John Snow's map of cholera outbreak

I think infographics have a lot of potential uses, especially in education where they can provide an alternative way of approaching a topic. For example, our graphic on sexuality in the 80s shows a timeline of cultural reactions, illustrating changing attitudes evidenced in music, television and film and giving a thought-provoking and quite succinct perspective on a complex issue.

Close-up of timeline from one of our infographics

Graphics like these can help to highlight the resources made available by a project like Observing the 80s. So in one of the examples, there’s a fairly straightforward graph of unemployment figures rising and falling. But overlaid on this are excerpts from oral histories and Mass Observation archives. This exhibits the excellent source materials but it’s also a simple illustration of the human stories contained in the statistics and something that might be missing from a more conventional economic history.

Close-up of unemployment infographic

The graphics have also been great fun to make.
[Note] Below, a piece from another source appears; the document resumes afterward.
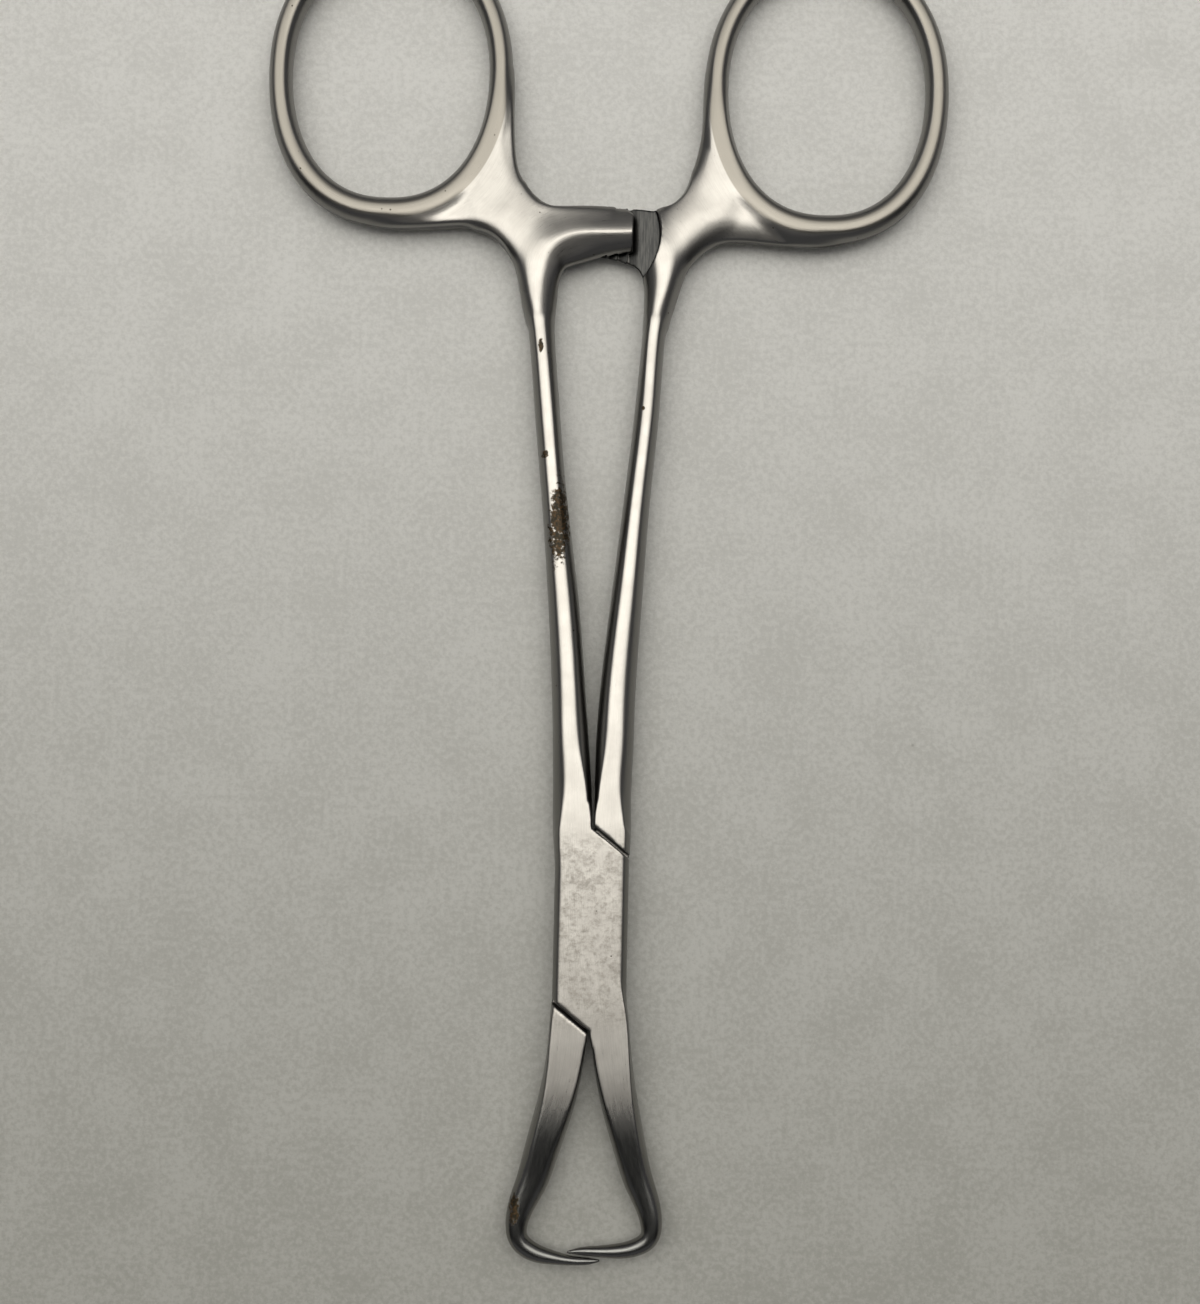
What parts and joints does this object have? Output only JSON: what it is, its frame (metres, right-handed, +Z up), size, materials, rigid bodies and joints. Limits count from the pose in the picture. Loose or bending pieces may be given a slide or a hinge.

At the outset, we talked about colour palettes and how the eighties “looked”. We also compared graphics on album covers such as Duran Duran’s Rio. I tried to reflect some of this in the style of the images.

Cover of Duran Duran's Rio album

Stuart had already chosen a great typeface for the website and defined a bold, saturated colour palette. I expanded it slightly with some of the brighter colours prominent in 80s design – green, pink, orange – and developed an icon style to signify different sources of information. I’ve also tried to keep a consistent visual grammar so that the images work together as a set.